Last year I started getting really interested in red horse suckers because I kept pulling them up in my cast net from creeks and rivers in Virginia. Most suckers are shaped more or less like smaller carp, though they are not closely related. River red horse can get up to 30 inches long and I have personally seen schools of several dozen of them in that size range on the Rivanna River. Like most states, Virginia offers very liberal bag limits on some species of sucker fish and I decided that this situation was begging to have a cast net and the spice rack thrown at it.
This afternoon I hauled in a red horse of about 13 inches in my net and decided that this guy was going to be my first experiment in eating the species.
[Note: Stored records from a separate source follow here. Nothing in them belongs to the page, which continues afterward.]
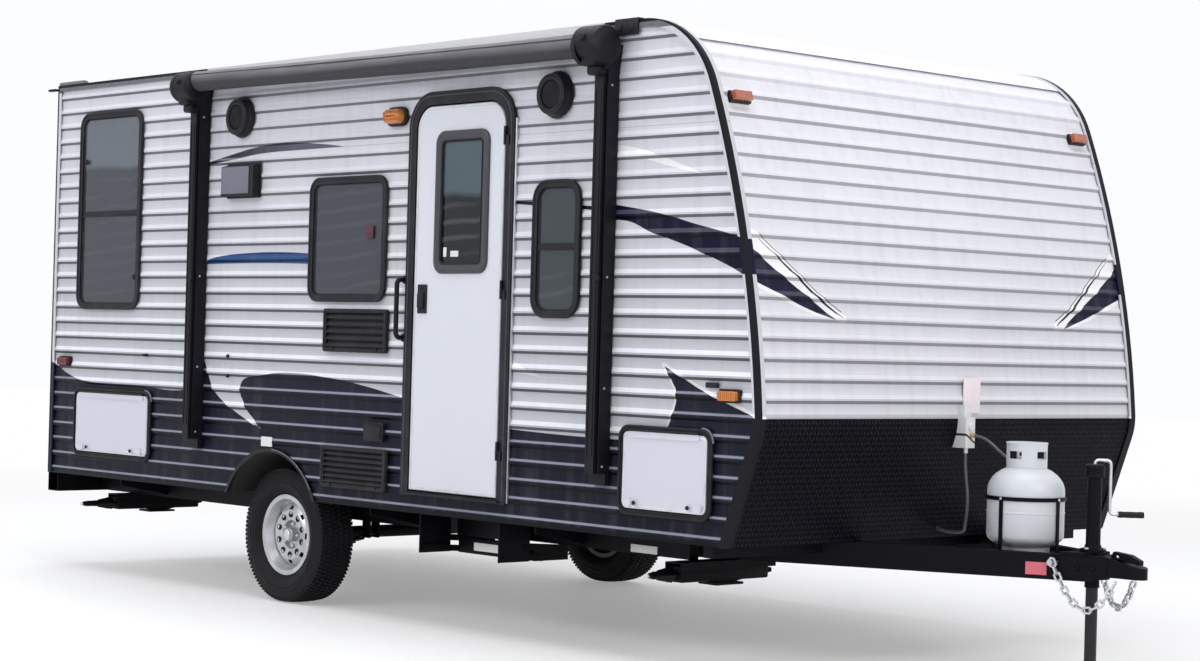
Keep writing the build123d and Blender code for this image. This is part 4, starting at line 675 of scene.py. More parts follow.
def repeated(name, one, places, mat, body="trailer"):
    """Copies of one small mesh at (point, X-Y-Z rotation) places, by Geometry Nodes, as one plain mesh."""
    spots = bpy.data.meshes.new(name + "_spots")
    spots.from_pydata([p for p, _ in places], [], [])
    turn = spots.attributes.new("turn", "FLOAT_VECTOR", "POINT")
    turn.data.foreach_set("vector", [v for _, rotation in places for v in rotation])
    holder = linked(name + "_holder", spots)
    group = bpy.data.node_groups.new(name + "_nodes", "GeometryNodeTree")
    for way in ("INPUT", "OUTPUT"):
        group.interface.new_socket("Geometry", in_out=way, socket_type="NodeSocketGeometry")
    points, result, copies, piece, turns, angles, solid, look = [group.nodes.new(kind)
        for kind in ("NodeGroupInput", "NodeGroupOutput", "GeometryNodeInstanceOnPoints", "GeometryNodeObjectInfo",
        "GeometryNodeInputNamedAttribute", "FunctionNodeEulerToRotation", "GeometryNodeRealizeInstances",
        "GeometryNodeSetMaterial")]
    piece.inputs["Object"].default_value = one
    turns.data_type = "FLOAT_VECTOR"
    turns.inputs["Name"].default_value = "turn"
    look.inputs["Material"].default_value = MATERIALS[mat]
    for a, out, b, into in ((points, 0, copies, "Points"), (piece, "Geometry", copies, "Instance"),
            (turns, "Attribute", angles, 0), (angles, 0, copies, "Rotation"), (copies, 0, solid, 0),
            (solid, 0, look, 0), (look, 0, result, 0)):
        group.links.new(a.outputs[out], b.inputs[into])
    holder.modifiers.new("repeat", "NODES").node_group = group
    obj = baked(name, holder)
    bpy.data.objects.remove(one)
    return finish_piece(obj, mat, body, 35)


def one_lathe(profile, steps=12):
    bm = bmesh.new()
    add_lathe(bm, [(r * MM, h * MM) for r, h in profile], Matrix(), steps)
    return mesh_piece("one", bm, None)


def one_box(size, bevel=1.0):
    bm = bmesh.new()
    half = Vector(size) * MM / 2
    add_box(bm, -half, half, bevel * MM)
    return mesh_piece("one", bm, None)


def off(far, near, side=-1):
    """The y limits of what stands between two distances off a side wall."""
    return sorted((side * (HALF_W + far), side * (HALF_W + near)))


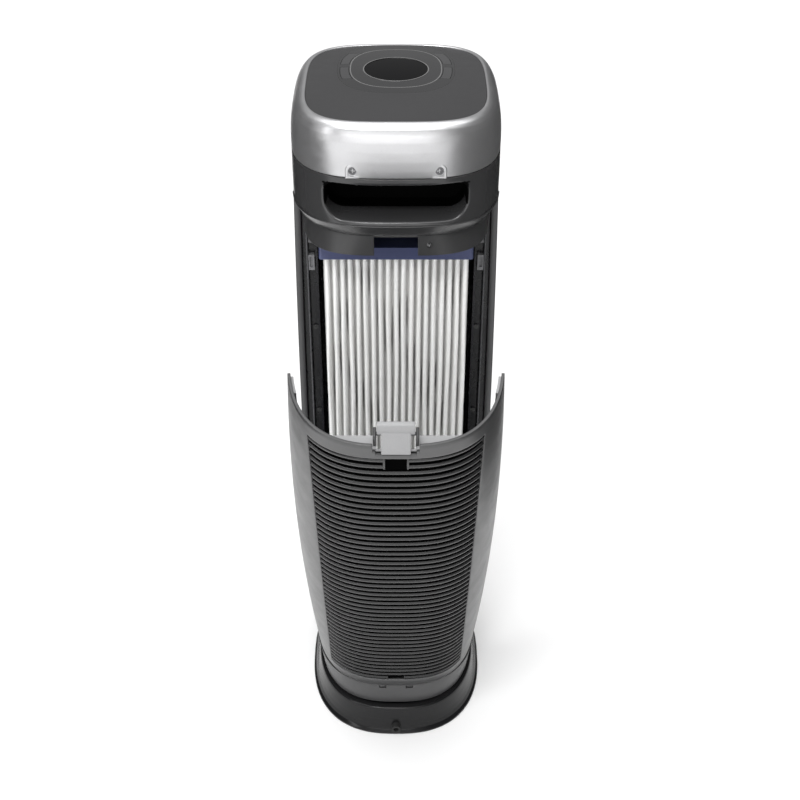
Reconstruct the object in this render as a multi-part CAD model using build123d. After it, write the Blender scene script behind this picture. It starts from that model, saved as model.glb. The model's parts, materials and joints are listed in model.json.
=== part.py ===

When I am experimenting with a new fish I like to use a very simple Greek-inspired recipe that showcases the meat without giving any off-flavors any place to hide. After all, everything tastes good deep-fried. I prefer a more subtle test.
Ingredients:
1 fish (a red horse sucker in this case)
2 tsp oregano
1/2 tsp kosher salt
1/2 tsp pepper
1 tbsp lemon juice
Grape leaves, sufficient to wrap completely around your fish.
Gut and scale the fish. Do not remove the head or anything else. Lay the whole fish down on the fresh (or preserved in salty water) grape leaves. You can substitute aluminum foil if grape leaves are unavailable. Drizzle the fish all over with lemon juice, inside and out. Sprinkle the oregano, salt and pepper all over. Wrap the fish up in grape leaves or in the foil. Bake in an oven until the eyes are completely white. The time needed to bake a fish varies depending on the species and the length. A 12 inch red horse should be done in 15 minutes at 375 degrees F.
Open up the foil or the grape leaves and go to work on the fish with a fork. If you are gentle in prying each bite off of the fish then you can avoid eating any bones.
Yes, you can eat red horse suckers. Yes, they are worth bothering with. I finished mine and I wanted another one.
The texture of the meat is not so firm as largemouth bass. More like tilapia, though if you are catching it yourself then it will be fresher and taste better than any tilapia that you find at a store. The flavor -- and this is based on a *very* fresh fish that was in the oven less than 45 minutes after I caught it -- is perfectly clean. Sometimes catfish will have a bit of a muddy flavor to them, but these fellow bottom-dwellers do not share that taste.
It was no trouble at all to clean the sucker. I had it gutted in about 30 seconds and scaled in less than a minute. The fins are all very soft and there is no part of the fish's body that can poke or hurt you while you are preparing it. You could clean and scale a dozen of these in 15 minutes, easily.
Throughout most of the range of suckers in the US, the species is thought of as a 'trash fish' when people think of it at all. But in some regions there is a whole cuisine and a body of traditions around it. Around the Flint River in southwest Georgia there is a long tradition of frying up suckers, which reminds me an awful lot of the cooking methods used for buffalo fish and carp in Missouri.